Since 2008, many experts have drafted detailed proposals on how to “fix” the global financial system, by both conventional and less conventional means. But, as former UK Prime Minister Gordon Brown, who had to manage the 2008 Financial Crisis during his tenure, aptly remarked regarding the management of the global economy, “…this global problem does not offer simple national solutions… [G]lobalization has thrust upon us shared problems we have to face in common together – and which in my view, cannot be resolved without coordinated action… The way forward is not to stop globalization in its tracks but to manage it better. And in a world economy that is growing more and more interdependent, this requires specific measures that add up to concerted international action of mutual benefit to all… Yet in the absence of a bigger vision of what can be achieved, the politics of each country inevitably pulls toward the narrow tasks and not the broad objectives…”
Carmen Reinhart and Kenneth Rogoff’s This Time It’s Different: Eight Centuries of Financial Folly arrive at a similar conclusion based on a detailed study of the principal financial crises that have shaken our national and global economies since the mid-Eighteenth Century – that is, during the entirety of our current secular cycle, as they argue in favor of establishing “…a new independent international institution to help develop and enforce international financial regulations...”: “First, cross-border flows of capital continue to proliferate, often seeking light regulation as much as high rates of return. In order to have meaningful regulatory control over modern international financial behemoths, it is important to have some measure of coordination in financial regulation. Equally important, an international financial regulator can potentially provide some degree of political insulation from legislators who relentlessly lobby domestic regulators to ease up on regulatory rule and enforcement. Given that the specific qualifications needed to staff such an institution are extremely different from those prevalent in any of the current major multilateral lending institutions, we believe an entirely new institution is needed”.
It is therefore clear that a wide-ranging consensus has emerged among academics, professionals, and serious politicians that a safe, stable, secure and trustworthy financial system requires to be regulated and monitored by a supranational organisation, at the very least at the European level, if not at the Euro-Atlantic one, and that the UK's exit from the EU would lead to devastating consequences for both the British financial sector and its long-term economic prosperity.

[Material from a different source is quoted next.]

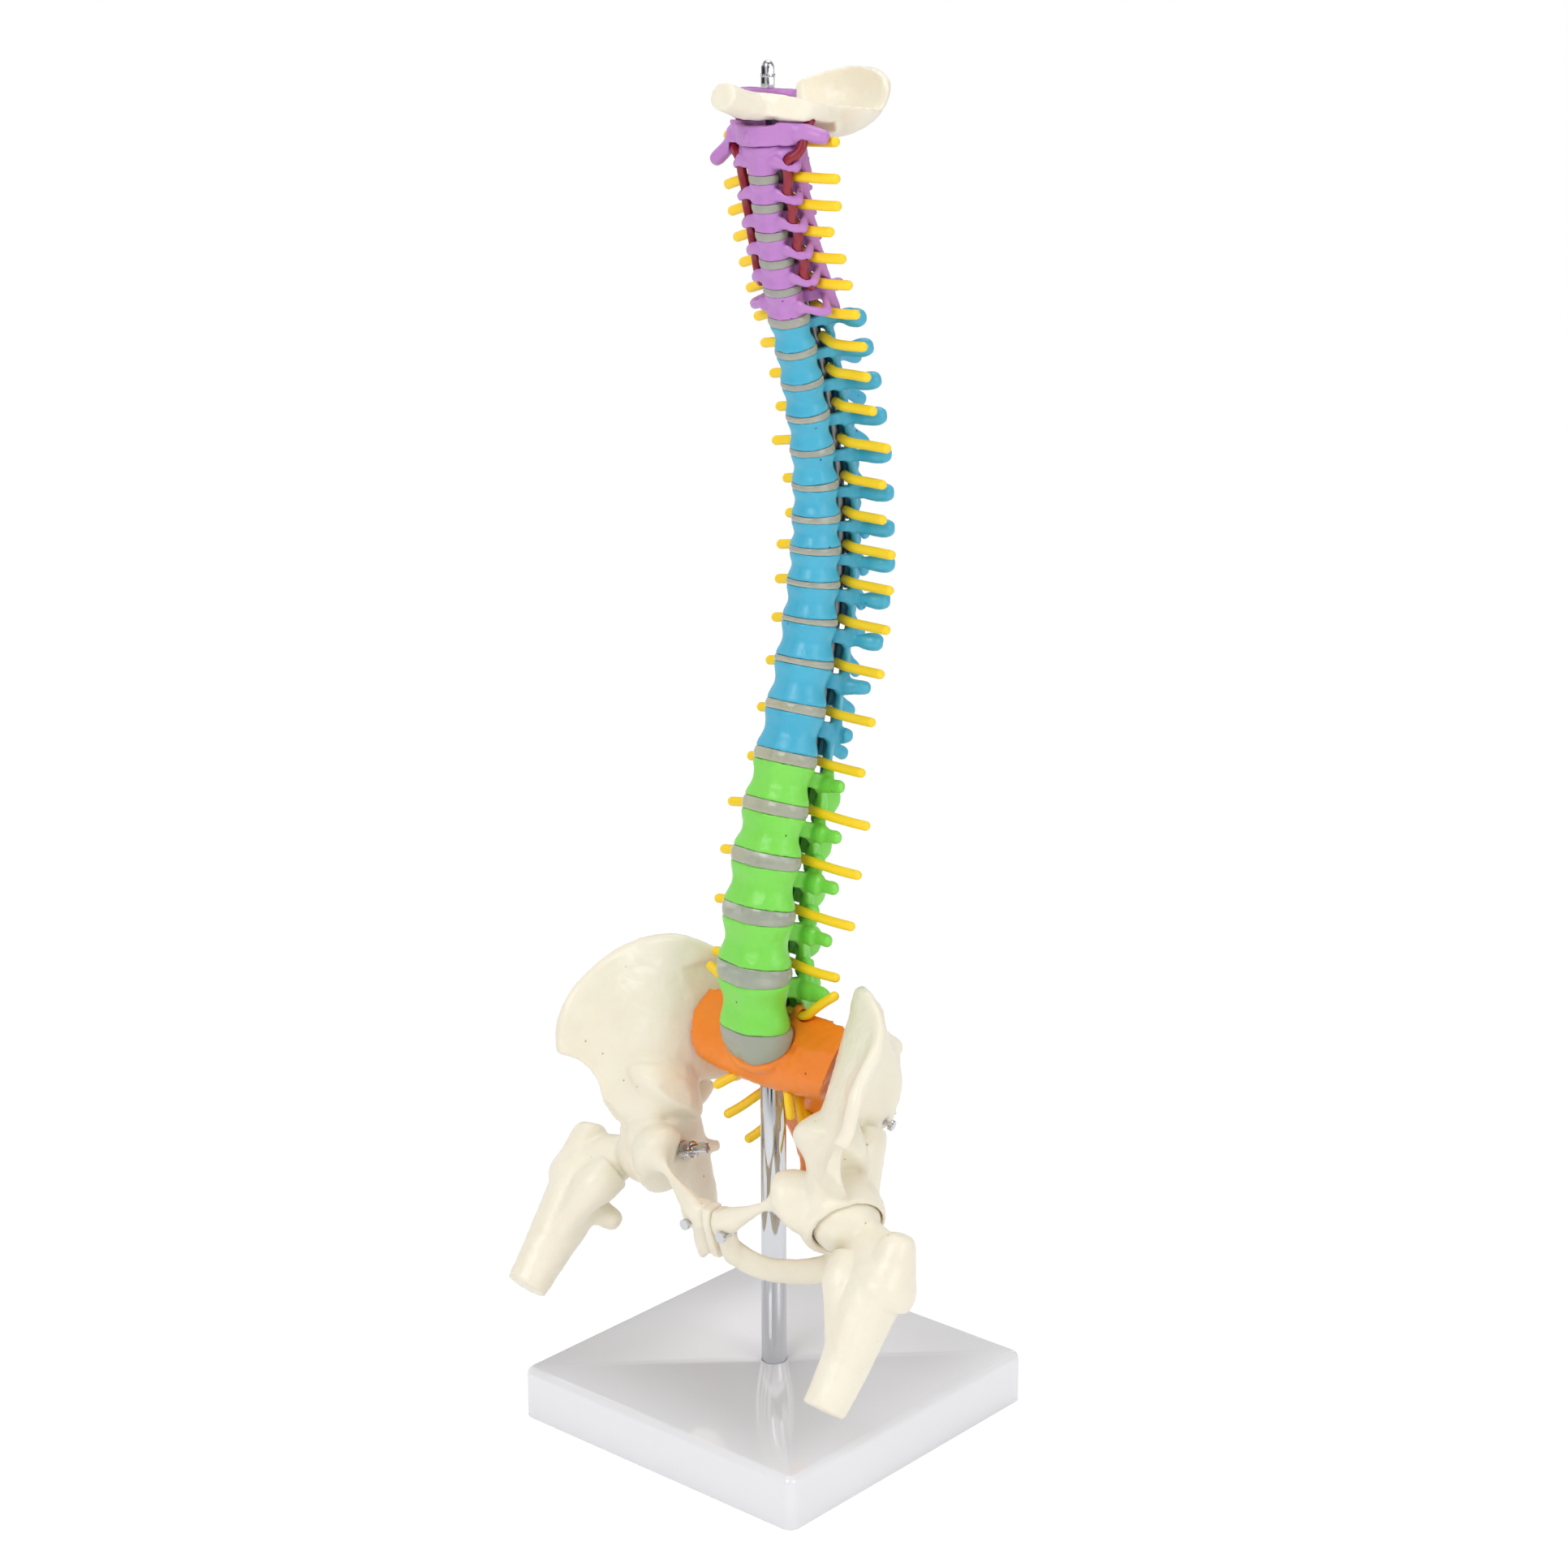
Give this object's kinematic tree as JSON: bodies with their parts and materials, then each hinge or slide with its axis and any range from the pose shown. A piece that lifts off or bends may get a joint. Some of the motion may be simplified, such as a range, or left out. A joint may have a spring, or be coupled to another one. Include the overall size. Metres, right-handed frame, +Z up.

The Governor of the Bank of England, Mark Carney, who is also Chairman of the G20’s Financial Stability Board has repeatedly warned that Britain’s departure from the EU could have dangerous consequences on Britain’s financial stability and economic prosperity – and was immediately accused by Tory Eurosceptic grandees for making such inappropriate comments about a matter that supposedly did not concern him and his current mandate. The reality is that Carney, in his previous position as Governor of the Bank of Canada, was one of the few officials in a similar position to actively prevent his country’s financial meltdown in 2008 by working closely with the Canadian government to ensure that the Canadian financial system was resilient, well-regulated, and respectful of stated corporate ethnical principles and practices.

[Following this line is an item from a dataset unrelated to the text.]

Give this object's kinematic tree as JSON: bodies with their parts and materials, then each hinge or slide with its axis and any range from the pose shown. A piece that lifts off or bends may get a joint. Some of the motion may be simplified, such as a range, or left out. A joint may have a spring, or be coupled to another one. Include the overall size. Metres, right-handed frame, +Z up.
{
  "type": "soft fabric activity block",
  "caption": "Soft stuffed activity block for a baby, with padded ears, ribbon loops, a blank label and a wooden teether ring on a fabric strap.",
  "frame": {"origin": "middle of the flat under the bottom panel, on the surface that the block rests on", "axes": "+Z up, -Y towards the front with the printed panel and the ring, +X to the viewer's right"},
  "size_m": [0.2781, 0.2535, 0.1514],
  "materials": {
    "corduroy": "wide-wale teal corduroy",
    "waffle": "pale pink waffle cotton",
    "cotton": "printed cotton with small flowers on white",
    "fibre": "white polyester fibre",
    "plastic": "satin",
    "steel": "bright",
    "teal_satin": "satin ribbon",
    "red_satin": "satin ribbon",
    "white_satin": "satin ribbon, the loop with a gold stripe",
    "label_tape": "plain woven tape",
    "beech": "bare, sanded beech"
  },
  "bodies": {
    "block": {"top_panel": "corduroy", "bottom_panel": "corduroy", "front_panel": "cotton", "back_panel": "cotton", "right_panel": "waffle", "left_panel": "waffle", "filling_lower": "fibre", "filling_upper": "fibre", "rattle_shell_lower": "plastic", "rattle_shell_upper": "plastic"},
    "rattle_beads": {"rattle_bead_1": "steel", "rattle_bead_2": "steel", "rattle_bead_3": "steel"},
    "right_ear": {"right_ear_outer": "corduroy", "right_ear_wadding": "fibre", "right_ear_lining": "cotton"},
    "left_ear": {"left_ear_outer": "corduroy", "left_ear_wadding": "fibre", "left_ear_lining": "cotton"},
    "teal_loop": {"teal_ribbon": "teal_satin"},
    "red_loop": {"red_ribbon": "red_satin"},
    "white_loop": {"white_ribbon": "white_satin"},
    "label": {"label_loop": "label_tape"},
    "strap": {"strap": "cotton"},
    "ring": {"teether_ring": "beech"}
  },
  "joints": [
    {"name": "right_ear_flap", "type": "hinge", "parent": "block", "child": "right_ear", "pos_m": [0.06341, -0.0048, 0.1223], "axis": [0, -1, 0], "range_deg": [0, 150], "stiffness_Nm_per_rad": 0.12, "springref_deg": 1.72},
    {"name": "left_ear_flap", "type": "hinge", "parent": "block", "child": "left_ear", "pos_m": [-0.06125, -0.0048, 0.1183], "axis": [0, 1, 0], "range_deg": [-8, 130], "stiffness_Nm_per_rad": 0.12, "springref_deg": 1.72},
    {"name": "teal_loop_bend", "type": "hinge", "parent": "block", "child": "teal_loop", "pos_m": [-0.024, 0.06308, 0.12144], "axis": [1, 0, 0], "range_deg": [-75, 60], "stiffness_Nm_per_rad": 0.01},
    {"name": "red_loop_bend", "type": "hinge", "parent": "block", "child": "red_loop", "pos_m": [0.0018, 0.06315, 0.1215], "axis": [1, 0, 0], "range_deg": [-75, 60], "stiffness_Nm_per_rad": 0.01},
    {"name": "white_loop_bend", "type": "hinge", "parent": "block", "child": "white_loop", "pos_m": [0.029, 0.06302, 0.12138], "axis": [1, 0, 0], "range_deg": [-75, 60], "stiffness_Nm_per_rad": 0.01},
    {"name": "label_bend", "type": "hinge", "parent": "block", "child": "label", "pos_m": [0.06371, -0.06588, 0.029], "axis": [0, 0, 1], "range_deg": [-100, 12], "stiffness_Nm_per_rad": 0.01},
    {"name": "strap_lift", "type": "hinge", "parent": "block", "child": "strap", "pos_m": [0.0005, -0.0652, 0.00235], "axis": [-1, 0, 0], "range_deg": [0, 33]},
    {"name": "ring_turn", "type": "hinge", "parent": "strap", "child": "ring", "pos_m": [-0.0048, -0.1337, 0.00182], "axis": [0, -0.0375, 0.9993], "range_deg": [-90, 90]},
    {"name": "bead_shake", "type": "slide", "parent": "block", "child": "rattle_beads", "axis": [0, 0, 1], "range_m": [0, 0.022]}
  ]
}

One of David Cameron’s key four demands in his negotiations with EU officials asks precisely for the City of London financial sector to be exempt from more stringent EU regulations and, to add insult to injury, to be given a veto over future decisions of the EU Euro-club to ensure that its decisions about the euro’s future will in no way endanger what he perceives as London’s leading position as the financial capital of Europe. It is very clear from this episode that what Cameron wants to achieve with such a demand is in no way or manner to render our financial system more resilient and safer for average citizens and the small businesses that constitute the backbone of British economic activity, but to allow City bankers to flout any possible institutional safeguards that would affect the positions, income, and power of his rich friends and party donors.
As Gordon Brown and David Carney both agree, Twenty-First Century financial problems can only be tackled in a sustainable and long-term manner by 21st Century, supranational institutions, at European and even Euro-Atlantic levels. It is imperative that we do not let ourselves be deluded by David Cameron’s claim that he is “fighting for Britain” in putting forward such demands in his negotiations with his EU partners. He is doing nothing of the sort- rather, he is simply defending the status quo and perks of the City of London’s financial fat-cats with million-pound Christmas bonuses, and the resulting donations such individuals and their organisations make to the Tory party to ensure it remains in power. Such is the truly incestuous relationship between City financiers and Westminster Tory politicians; we must unmask it for what it is, and debunk at all costs Cameron’s disingenuous and deliberately misleading claims of “fighting for Britain”.